En 1979, un « Lecture Tour Grant » de l’Australia Council lui permet de visiter les principales universités australiennes, au cours d’un périple d’un mois organisé par Noela Yuill. En 1984-1985, il est appelé par Maria Grazia Mazzocchi à faire part de l’équipe fondatrice à Milan de la Domus Academy, un institut post-universitaire de recherches sur la mode et le design, internationalement reconnu aujourd’hui. Membre du comité d’organisation de l’Olympiade des Arts, programme artistique lié aux Jeux Olympiques de Corée, il est à l’origine du Parc Olympique de Sculptures de Séoul réalisé en 1987-1988 et qui rassemble 300 oeuvres en provenance du monde entier.

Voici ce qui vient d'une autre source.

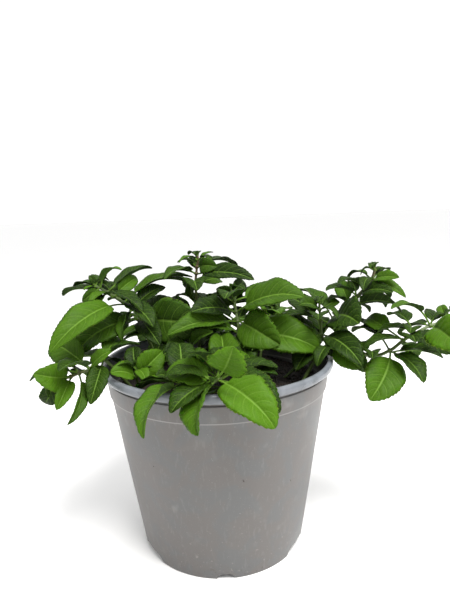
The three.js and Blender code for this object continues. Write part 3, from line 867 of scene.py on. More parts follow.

La publication en 1988 de l’édition russe de Domus le plonge avec Giovanna Mazzocchi Bordone en pleine perestroïka. Il inaugure la même année à Moscou, dans le cadre de l’exposition Günther Uecker à la nouvelle galerie Tretiakov, une série de conférences sur la situation de l’art occidental. En janvier 1989, il rencontre l’académicien Likatchov, Président de la Fondation Soviétique pour la Culture venu à Milan pour inaugurer une exposition sur l’Avant-garde russe.

En 1999, il prend la présidence du Site de création contemporaine du Palais de Tokyo à Paris, voué à la promotion de la scène artistique émergente. Trente-cinq ans d’activités passionnées et souvent polémiques ont fait de Pierre Restany un personnage hors-série de la scène artistique, connu dans le monde entier, grâce à diverses collaborations à la presse écrite et aux media audio-visuels, à de nombreuses tournées de conférences dans les universités et les musées et à sa participation au jury de nombreuses manifestations internationales.

Le milieu de l’art mettra du temps avant de reconnaître en lui un maître qui, lors de sa disparition en 2003, sera salué par toutes les institutions. Type même du critique engagé, adoptant un point de vue éthique avant toute approche esthétique, il n’a cessé d’interroger la nature et le sens de l’art dans la société post-industrielle. Pour lui, grâce à Yves Klein notamment, « l’art a définitivement basculé dans la morale, et l’esthétique dans l’éthique ».